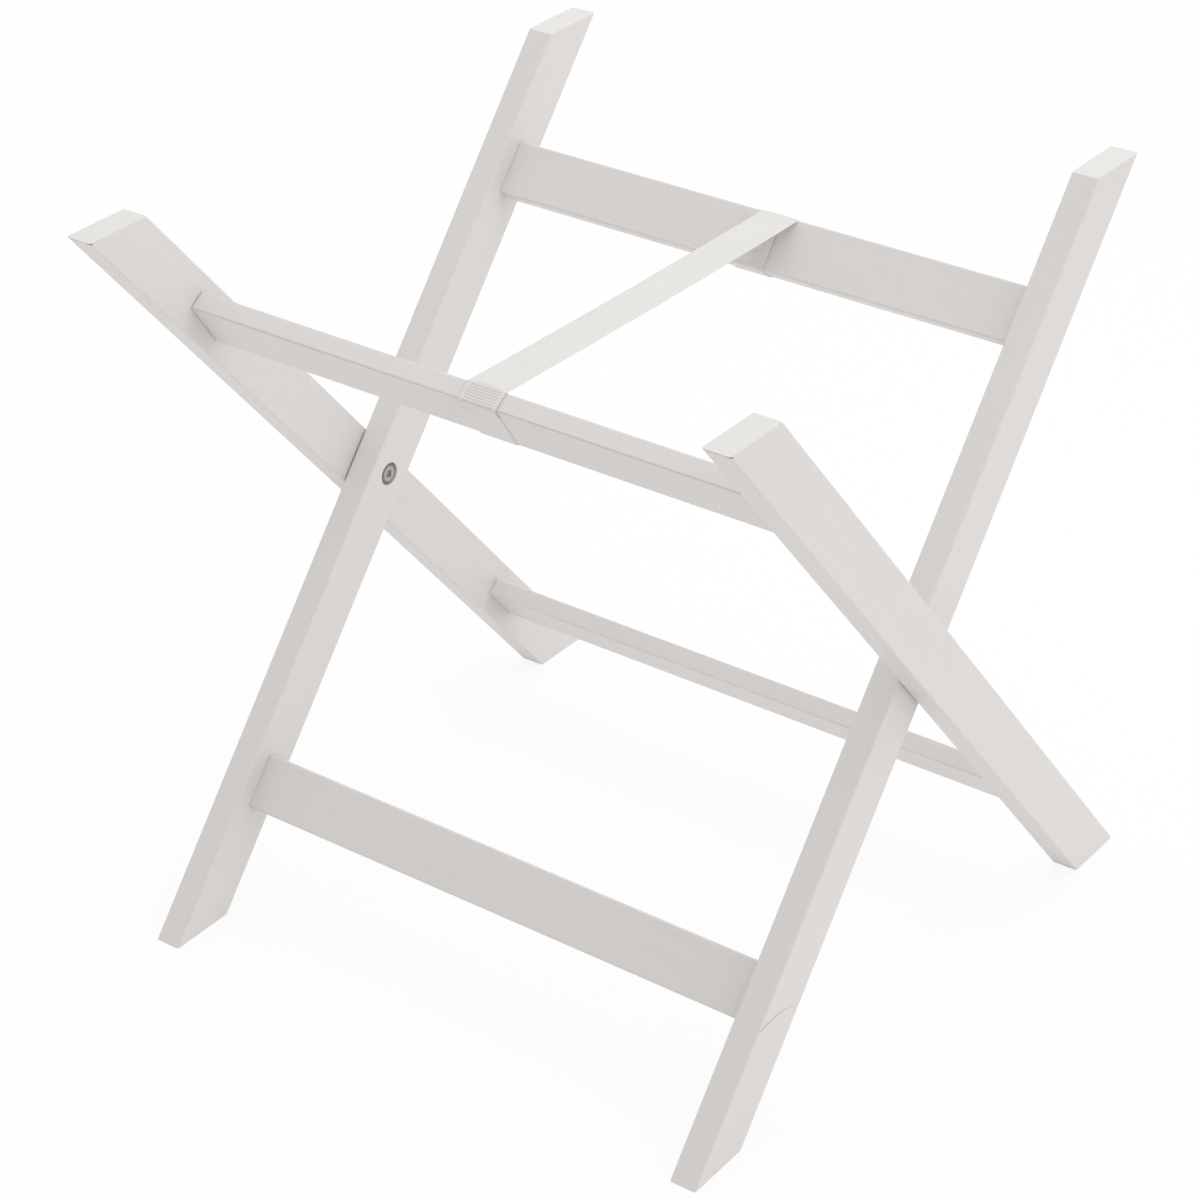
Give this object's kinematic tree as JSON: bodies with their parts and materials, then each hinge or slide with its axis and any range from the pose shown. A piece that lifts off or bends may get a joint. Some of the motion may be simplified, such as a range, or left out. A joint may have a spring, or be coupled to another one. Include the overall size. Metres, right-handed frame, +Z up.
{
  "type": "folding bassinet stand",
  "caption": "Folding X-frame stand of crossed painted board frames with pivot bolts and a webbing strap that stops it opening.",
  "frame": {"origin": "on the floor under the pivots, midway between the outer legs", "axes": "+X to the right along the rails, +Y to the back, +Z up"},
  "size_m": [0.505, 0.502, 0.536],
  "materials": {
    "painted_wood": "satin paint",
    "steel": "zinc plated, satin",
    "nylon": "matt",
    "zinc_alloy": "cast zinc alloy",
    "beech": "bare",
    "webbing": "woven cotton tape"
  },
  "bodies": {
    "outer_frame": {"outer_left_leg": "painted_wood", "outer_right_leg": "painted_wood", "outer_upper_rail": "painted_wood", "outer_lower_rail": "painted_wood", "outer_upper_dowels": "beech", "outer_lower_dowels": "beech", "left_pivot_bolt": "steel", "right_pivot_bolt": "steel", "left_pivot_washer": "nylon", "right_pivot_washer": "nylon", "left_threaded_insert": "zinc_alloy", "right_threaded_insert": "zinc_alloy", "strap": "webbing"},
    "inner_frame": {"inner_left_leg": "painted_wood", "inner_right_leg": "painted_wood", "inner_upper_rail": "painted_wood", "inner_lower_rail": "painted_wood", "inner_upper_dowels": "beech", "inner_lower_dowels": "beech"}
  },
  "joints": [
    {"name": "fold", "type": "hinge", "parent": "outer_frame", "child": "inner_frame", "pos_m": [0, 0, 0.268], "axis": [1, 0, 0], "range_deg": [0, 72.5], "deforming": ["strap"]}
  ]
}
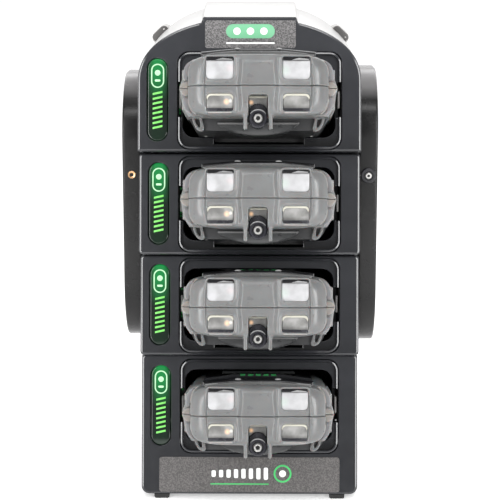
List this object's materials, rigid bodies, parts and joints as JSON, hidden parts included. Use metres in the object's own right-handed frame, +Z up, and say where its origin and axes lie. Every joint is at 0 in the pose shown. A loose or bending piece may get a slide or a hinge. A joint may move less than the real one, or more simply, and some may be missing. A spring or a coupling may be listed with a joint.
{
  "type": "docked multi-gas detectors in a charging tower",
  "caption": "Tower dock with tilted stacked bays, arched top and side covers; each bay holds a slide-out portable gas detector with pump inlet, screen, keys and belt clip.",
  "frame": {"origin": "bottom centre of the bounding box, on the plane the feet stand on", "axes": "+X to the right of someone facing the front, +Y from the front to the back, +Z up"},
  "size_m": [0.1568, 0.2154, 0.3005],
  "materials": {
    "frame": "semi-gloss charcoal, moulded",
    "cradle": "satin near-black, moulded",
    "status_light": "dark green lens, lit from behind",
    "case_grey": "smoky translucent grey over moulded plastic",
    "screen": "glossy black window",
    "light_guide": "milky clear",
    "dark_fitting": "semi-gloss black",
    "clip_steel": "brushed sheet",
    "key": "matte",
    "plate": "fine speckled grey",
    "housing": "fine texture, charcoal",
    "shell": "smooth off-white",
    "cover": "fine texture, dark grey",
    "brass": "machined",
    "board": "solder mask",
    "foot": "matte"
  },
  "bodies": {
    "tower": {"base_frame": "frame", "base_cradle": "cradle", "base_status_light": "status_light", "lower_frame": "frame", "lower_cradle": "cradle", "lower_status_light": "status_light", "upper_frame": "frame", "upper_cradle": "cradle", "upper_status_light": "status_light", "top_frame": "frame", "top_cradle": "cradle", "top_status_light": "status_light", "top_badge": "plate", "name_plate": "plate", "rear_housing": "housing", "top_shell": "shell", "left_side_cover": "cover", "right_side_cover": "cover", "gas_inlet_insert": "brass", "gas_outlet_port": "dark_fitting", "charging_board": "board", "power_jack": "dark_fitting", "left_foot": "foot", "right_foot": "foot"},
    "base_detector": {"base_detector_front_case": "case_grey", "base_detector_rear_case": "case_grey", "base_detector_screen": "screen", "base_detector_light_guide": "light_guide", "base_detector_pump_inlet": "dark_fitting", "base_detector_belt_clip": "clip_steel"},
    "base_detector_left_key": {"base_detector_left_key": "key"},
    "base_detector_middle_key": {"base_detector_middle_key": "key"},
    "base_detector_right_key": {"base_detector_right_key": "key"},
    "lower_detector": {"lower_detector_front_case": "case_grey", "lower_detector_rear_case": "case_grey", "lower_detector_screen": "screen", "lower_detector_light_guide": "light_guide", "lower_detector_pump_inlet": "dark_fitting", "lower_detector_belt_clip": "clip_steel"},
    "lower_detector_left_key": {"lower_detector_left_key": "key"},
    "lower_detector_middle_key": {"lower_detector_middle_key": "key"},
    "lower_detector_right_key": {"lower_detector_right_key": "key"},
    "upper_detector": {"upper_detector_front_case": "case_grey", "upper_detector_rear_case": "case_grey", "upper_detector_screen": "screen", "upper_detector_light_guide": "light_guide", "upper_detector_pump_inlet": "dark_fitting", "upper_detector_belt_clip": "clip_steel"},
    "upper_detector_left_key": {"upper_detector_left_key": "key"},
    "upper_detector_middle_key": {"upper_detector_middle_key": "key"},
    "upper_detector_right_key": {"upper_detector_right_key": "key"},
    "top_detector": {"top_detector_front_case": "case_grey", "top_detector_rear_case": "case_grey", "top_detector_screen": "screen", "top_detector_light_guide": "light_guide", "top_detector_pump_inlet": "dark_fitting", "top_detector_belt_clip": "clip_steel"},
    "top_detector_left_key": {"top_detector_left_key": "key"},
    "top_detector_middle_key": {"top_detector_middle_key": "key"},
    "top_detector_right_key": {"top_detector_right_key": "key"}
  },
  "joints": [
    {"name": "base_detector_slide", "type": "slide", "parent": "tower", "child": "base_detector", "axis": [0, -0.9799, 0.1994], "range_m": [0, 0.1]},
    {"name": "base_detector_left_key_press", "type": "slide", "parent": "base_detector", "child": "base_detector_left_key", "axis": [0, -0.1994, -0.9799], "range_m": [0, 0.0008], "stiffness_N_per_m": 1500},
    {"name": "base_detector_middle_key_press", "type": "slide", "parent": "base_detector", "child": "base_detector_middle_key", "axis": [0, -0.1994, -0.9799], "range_m": [0, 0.0008], "stiffness_N_per_m": 1500},
    {"name": "base_detector_right_key_press", "type": "slide", "parent": "base_detector", "child": "base_detector_right_key", "axis": [0, -0.1994, -0.9799], "range_m": [0, 0.0008], "stiffness_N_per_m": 1500},
    {"name": "lower_detector_slide", "type": "slide", "parent": "tower", "child": "lower_detector", "axis": [0, -0.9799, 0.1994], "range_m": [0, 0.1]},
    {"name": "lower_detector_left_key_press", "type": "slide", "parent": "lower_detector", "child": "lower_detector_left_key", "axis": [0, -0.1994, -0.9799], "range_m": [0, 0.0008], "stiffness_N_per_m": 1500},
    {"name": "lower_detector_middle_key_press", "type": "slide", "parent": "lower_detector", "child": "lower_detector_middle_key", "axis": [0, -0.1994, -0.9799], "range_m": [0, 0.0008], "stiffness_N_per_m": 1500},
    {"name": "lower_detector_right_key_press", "type": "slide", "parent": "lower_detector", "child": "lower_detector_right_key", "axis": [0, -0.1994, -0.9799], "range_m": [0, 0.0008], "stiffness_N_per_m": 1500},
    {"name": "upper_detector_slide", "type": "slide", "parent": "tower", "child": "upper_detector", "axis": [0, -0.9799, 0.1994], "range_m": [0, 0.1]},
    {"name": "upper_detector_left_key_press", "type": "slide", "parent": "upper_detector", "child": "upper_detector_left_key", "axis": [0, -0.1994, -0.9799], "range_m": [0, 0.0008], "stiffness_N_per_m": 1500},
    {"name": "upper_detector_middle_key_press", "type": "slide", "parent": "upper_detector", "child": "upper_detector_middle_key", "axis": [0, -0.1994, -0.9799], "range_m": [0, 0.0008], "stiffness_N_per_m": 1500},
    {"name": "upper_detector_right_key_press", "type": "slide", "parent": "upper_detector", "child": "upper_detector_right_key", "axis": [0, -0.1994, -0.9799], "range_m": [0, 0.0008], "stiffness_N_per_m": 1500},
    {"name": "top_detector_slide", "type": "slide", "parent": "tower", "child": "top_detector", "axis": [0, -0.9799, 0.1994], "range_m": [0, 0.1]},
    {"name": "top_detector_left_key_press", "type": "slide", "parent": "top_detector", "child": "top_detector_left_key", "axis": [0, -0.1994, -0.9799], "range_m": [0, 0.0008], "stiffness_N_per_m": 1500},
    {"name": "top_detector_middle_key_press", "type": "slide", "parent": "top_detector", "child": "top_detector_middle_key", "axis": [0, -0.1994, -0.9799], "range_m": [0, 0.0008], "stiffness_N_per_m": 1500},
    {"name": "top_detector_right_key_press", "type": "slide", "parent": "top_detector", "child": "top_detector_right_key", "axis": [0, -0.1994, -0.9799], "range_m": [0, 0.0008], "stiffness_N_per_m": 1500}
  ]
}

> What is asked
Copy out every line from the material above in which the word "each" appears.

> Problem solution
Give this object's kinematic tree as JSON: bodies with their parts and materials, then each hinge or slide with its axis and any range from the pose shown. A piece that lifts off or bends may get a joint. Some of the motion may be simplified, such as a range, or left out. A joint may have a spring, or be coupled to another one. Include the overall size. Metres, right-handed frame, +Z up.
  "caption": "Tower dock with tilted stacked bays, arched top and side covers; each bay holds a slide-out portable gas detector with pump inlet, screen, keys and belt clip.",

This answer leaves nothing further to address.